Where is the wounded, resurrected, exalted body?

Our forebears in faith had no doubt. The body of Jesus was in heaven. It was up there. It was in a realm which we cannot see. It was in a realm which is spread beyond the sky. There Jesus sat in glory, ready to return on the Last Day. The body of Jesus lived on, it lived on somewhere that is within the created universe; it lived on somewhere that is invisible to us. It lived on where we could not travel.

This belief we cannot share. Air-travel and interstellar exploration inform us that, in John Lennon’s words, above us there’s only sky. Journey (boldly go, if you will) to the reaches of the earth’s atmosphere and beyond and you will find yourself not in a place called heaven but in the wilderness of space, the boundless expanse of the universe. There is nowhere up there for the body to go.

Where did they put the body?

In the years since Copernicus and Galileo began to explain the universe to us we have mythologized the question. We duck the embarrassing Ascension story and read it as an allegory for the final vindication of Jesus. We ignore the resurrected body that led the disciples out to Bethany, and point instead to the sacrament of the Eucharist and to the reality of the Church and say that the body is there.

But we do this at our peril. The risks are twofold. If we cannot say where they put the body then we cannot answer those who scoff at our faith as flaccid and unhistorical spirituality. And if we cannot say where they put the body then we are careless of our own reality. Jesus is an embodied presence in the world; we too are an embodied presence in the world. If Jesus’s embodied presence becomes unimportant forty days after his resurrection; if Jesus’s embodied presence simply disappears; if Jesus’s embodied presence is a passing necessity for God that serves its limited purpose and is discarded then what are we to make of our embodied presence? Is that too unimportant; will that too disappear; must that too be discarded?

We must reclaim the Ascension of Jesus Christ. It vital for our redemption, and prophetic of our sanctification. In short, we must work out where they put the body. The clues are all there. The clues are there in the transformation of the body that is foreshadowed at the Transfiguration; the clues are there in the transformation that the body undergoes at the resurrection. The body evolves; the body is changed. The body evolves and the body is changed because it is the body of Jesus of Nazareth and it is also the body of God.

And at the Ascension the body undergoes its final transformation. It is exalted, yes, it is glorified, yes, but it is still real. It is seen by Stephen in the hour of his martyrdom; it speaks to Saul of Tarsus as he travels to Damascus; it is experienced by countless Christians across the generations who know that Jesus has not left the earth and that Jesus’s body has not left the earth. The body has ascended; the body has been glorified; and now there is no place from which the body is absent. It fills ‘all in all’. Yes, we are the body of Jesus; yes, we receive the body of Jesus; but in the Church and in the sacraments the Holy Spirit distils and focuses the body which is everywhere.

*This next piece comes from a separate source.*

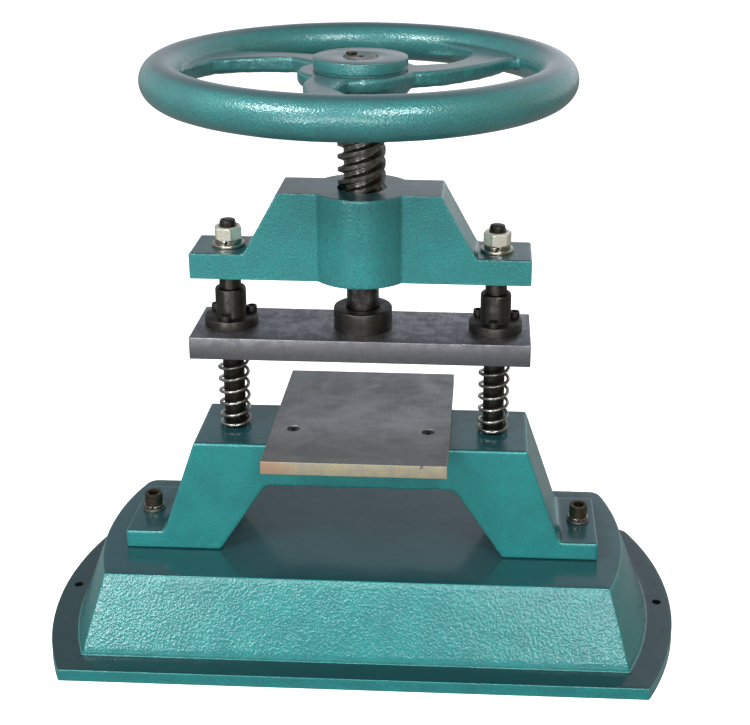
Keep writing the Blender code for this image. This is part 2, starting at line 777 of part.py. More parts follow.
def make_handwheel():
    around = 48
    sides = 12
    rings = []
    for i in range(around):
        turn = 2 * math.pi * i / around
        ring = []
        for k in range(sides):
            angle = 2 * math.pi * k / sides
            r = RIM_RADIUS + RIM_SECTION * math.cos(angle)
            z = RIM_Z + RIM_SECTION * math.sin(angle)
            ring.append((r * math.cos(turn), r * math.sin(turn), z))
        rings.append(ring)
    wheel = lofted("handwheel", rings, capped=False)
    hub = [
        (TOP_RADIUS + FIT, HUB_Z),
        (36.0, HUB_Z),
        (40.0, HUB_Z + 3),
        (44.0, HUB_Z + 11),
        (WEB_RADIUS - 3, HUB_Z + 18),
        (WEB_RADIUS, HUB_Z + 22),
        (WEB_RADIUS, HUB_Z + 27),
        (WEB_RADIUS - 2, SPOKE_TOP - 0.5),
        (DISC_RADIUS - 1, SPOKE_TOP - 0.5),
        (DISC_RADIUS - 1, SPOKE_TOP + 1.1),
        (DISC_RADIUS, SPOKE_TOP + 1.5),
        (DISC_RADIUS, HUB_TOP - 0.8),
        (DISC_RADIUS - 0.8, HUB_TOP),
        (TOP_RADIUS + FIT, HUB_TOP),
    ]
    boolean(wheel, turned("wheel_hub", hub, hollow=True, steps=32), "UNION")
    section = (
        (0.0, 0.35),
        (0.05, 0.08),
        (0.15, 0.0),
        (0.5, 0.0),
        (0.85, 0.0),
        (0.95, 0.08),
        (1.0, 0.35),
        (0.95, 0.75),
        (0.75, 1.0),
        (0.5, 1.0),
        (0.25, 1.0),
        (0.05, 0.75),
    )
    spokes = []
    for spoke_turn in SPOKE_TURNS:
        rings = []
        for k in range(12):
            radius = SPOKE_FROM + 12.0 * k
            near, far = spoke_edges(radius)
            ring = []
            for share, drop in section:
                angle = math.radians(near + (far - near) * share + spoke_turn)
                z = SPOKE_TOP - SPOKE_THICK * drop
                ring.append((radius * math.cos(angle), radius * math.sin(angle), z))
            rings.append(ring)
        spokes.append(lofted("spoke", rings, bent=True))
    boolean(wheel, together("wheel_spokes", spokes), "UNION")
    slot = keyway("wheel_keyway", 10.0, 19.5, KEY_WIDTH + FIT, HUB_Z - PAST, HUB_TOP + PAST)
    boolean(wheel, slot)
    return belongs(wheel, "spindle", "green_enamel")


def sideways_rod(name, radius, start, end, angle, z, steps=14):
    """A cylinder lying along a horizontal direction from the Z axis."""
    turn = math.radians(angle)
    rings = []
    for along in (start, end):
        ring = []
        for k in range(steps):
            a = 2 * math.pi * k / steps
            side = radius * math.cos(a)
            x = along * math.cos(turn) - side * math.sin(turn)
            y = along * math.sin(turn) + side * math.cos(turn)
            ring.append((x, y, z + radius * math.sin(a)))
        rings.append(ring)
    return lofted(name, rings)


def make_wheel_fixings(wheel, spindle):
    key_low = HUB_Z + 5.0
    slot = keyway("spindle_keyway", 11.6, 17.0, KEY_WIDTH + FIT, key_low - PAST, HUB_TOP + PAST)
    boolean(spindle, slot)
    key = keyway("wheel_key", 11.9, 19.2, KEY_WIDTH, key_low, HUB_TOP + 1.4)
    belongs(key, "spindle", "brown_steel")
    hole = sideways_rod("grub_hole", GRUB_RADIUS + FIT, 10.0, 60.0, GRUB_ANGLE, GRUB_Z)
    boolean(wheel, hole)
    grub = sideways_rod("wheel_grub_screw", GRUB_RADIUS, 16.4, 42.5, GRUB_ANGLE, GRUB_Z)
    boolean(grub, sideways_rod("grub_socket", 2.3, 37.0, 50.0, GRUB_ANGLE, GRUB_Z, 6))
    belongs(grub, "spindle", "black_steel")


def make_beam():
    half = [
        (BEAM_X, BEAM_Z, 1.0),
        (BEAM_X, EAR_Z, 1.5),
        (SLOPE_FOOT_X, EAR_Z, 5.0),
        (SLOPE_TOP_X, BEAM_TOP, 1.5),
    ]
    outline = rounded(mirrored(half))
    beam = prism("upper_beam", outline, -BEAM_DEPTH, BEAM_DEPTH, "Y")
    boss = rod("beam_boss", BOSS_RADIUS, BEAM_Z, BEAM_TOP, steps=40)
    boolean(beam, boss, "UNION")
    bore = [
        (0.0, BEAM_Z - PAST),
        (NUT_RADIUS + FIT, BEAM_Z - PAST),
        (NUT_RADIUS + FIT, NUT_TOP + FIT),
        (CREST_RADIUS + 1.0, NUT_TOP + FIT),
        (CREST_RADIUS + 1.0, BEAM_TOP + PAST),
        (0.0, BEAM_TOP + PAST),
    ]
    holes = [turned("bore", bore, steps=36)]
    for side in (-1, 1):
        at = (side * COLUMN_X, 0.0)
        holes.append(rod("ear", STUD_RADIUS + FIT, BEAM_Z - PAST, EAR_Z + PAST, at))
    drill(beam, holes)
    hole = sideways_rod("set_hole", GRUB_RADIUS + FIT, 25.0, 60.0, SET_SCREW_ANGLE, SET_SCREW_Z)
    boolean(beam, hole)
    nut = [
        (CREST_RADIUS + FIT, NUT_LOW),
        (NUT_RADIUS - 1.0, NUT_LOW),
        (NUT_RADIUS, NUT_LOW + 1.0),
        (NUT_RADIUS, NUT_TOP - 1.0),
        (NUT_RADIUS - 1.0, NUT_TOP),
        (CREST_RADIUS + 1.3, NUT_TOP),
        (CREST_RADIUS + FIT, NUT_TOP - 1.0),
    ]
    belongs(turned("spindle_nut", nut, hollow=True, steps=32), "frame", "bronze")
    reach = BOSS_RADIUS - 2.5
    screw = sideways_rod("nut_set_screw", GRUB_RADIUS, NUT_RADIUS + FIT, reach, SET_SCREW_ANGLE, SET_SCREW_Z)
    boolean(screw, sideways_rod("set_socket", 2.3, 42.0, 50.0, SET_SCREW_ANGLE, SET_SCREW_Z, 6))
    belongs(screw, "frame", "black_steel")
    return belongs(beam, "frame", "green_enamel")


def make_foot_bolts():
    seat = BASE_TOP + FOOT_THICK
    for side, label in ((-1, "left"), (1, "right")):
        at = (side * FOOT_BOLT_X, 0.0, 0.0)
        flat_washer(f"foot_flat_washer_{label}", at, 6.5, 11.2, seat, 2.5)
        split_washer(f"foot_spring_washer_{label}", at, 6.4, 10.3, seat + 2.5, 3.5)
        name = f"foot_bolt_{label}"
        cap_screw(name, at[:2], seat + 6.0, 12.0, FOOT_BOLT_LENGTH, 9.0, 12.0, 10.0, "frame")


clear_scene()
make_bodies()
make_base()
make_bridge()
make_bed()
make_columns()
make_springs()
make_platen()
make_bushes()
make_thrust_housing()
spindle_part = make_spindle()
wheel_part = make_handwheel()
make_wheel_fixings(wheel_part, spindle_part)
make_beam()
make_foot_bolts()
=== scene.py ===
"""Looks of the hand-wheel screw press: detailed pieces, finishes, floor, light and camera.

Lengths are in millimetres in the press's own frame: +Z is up, and the operator stands on
the -Y side. They are scaled once, when a mesh is finished.
"""

import json
import math
from math import cos, pi, radians, sin

import bmesh
import bpy
from mathutils import Matrix, Vector, noise


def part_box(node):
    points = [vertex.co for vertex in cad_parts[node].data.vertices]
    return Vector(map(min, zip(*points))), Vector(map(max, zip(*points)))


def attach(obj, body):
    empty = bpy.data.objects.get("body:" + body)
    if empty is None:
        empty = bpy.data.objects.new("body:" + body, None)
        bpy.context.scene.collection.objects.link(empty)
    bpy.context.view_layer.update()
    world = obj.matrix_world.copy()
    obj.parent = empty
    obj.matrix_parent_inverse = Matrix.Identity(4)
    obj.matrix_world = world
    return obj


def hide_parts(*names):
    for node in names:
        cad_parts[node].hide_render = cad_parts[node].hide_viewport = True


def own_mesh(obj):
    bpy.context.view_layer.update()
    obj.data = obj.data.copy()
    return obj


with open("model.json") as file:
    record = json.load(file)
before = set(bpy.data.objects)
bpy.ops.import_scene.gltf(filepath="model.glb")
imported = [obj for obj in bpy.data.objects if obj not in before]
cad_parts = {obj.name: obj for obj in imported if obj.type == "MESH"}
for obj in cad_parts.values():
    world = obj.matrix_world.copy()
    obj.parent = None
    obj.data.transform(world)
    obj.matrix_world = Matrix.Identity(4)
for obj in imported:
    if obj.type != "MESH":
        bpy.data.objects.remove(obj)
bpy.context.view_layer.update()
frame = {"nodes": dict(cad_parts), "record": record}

SLOTS = {part["node"]: part["material_slot"] for part in frame["record"]["subparts"]}

MM = 0.001
SHARP_ANGLE = radians(35)
PAST = 4.0  # how far a cutter reaches past the face that it opens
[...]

Stand inches from an advertising hoarding and you cannot read what it says. The text is distended. Put your ear up against a stereo speaker and you cannot hear the music that it plays. The sound is distorted. Fill your mouth with good claret and you cannot savour its complexity. The taste is obscured. Juxtaposition does not guarantee understanding; proximity does not guarantee recognition; closeness does not guarantee comprehension.

Open your eyes. Open your eyes to the suffering of the innocent; open your eyes to the self-giving of the poor; open your eyes to the forgiveness of the abused; open your eyes to Jesus’s embodied presence in the world; open your eyes to the body of Jesus.

Where did they put the body? Here; there; everywhere. Amen.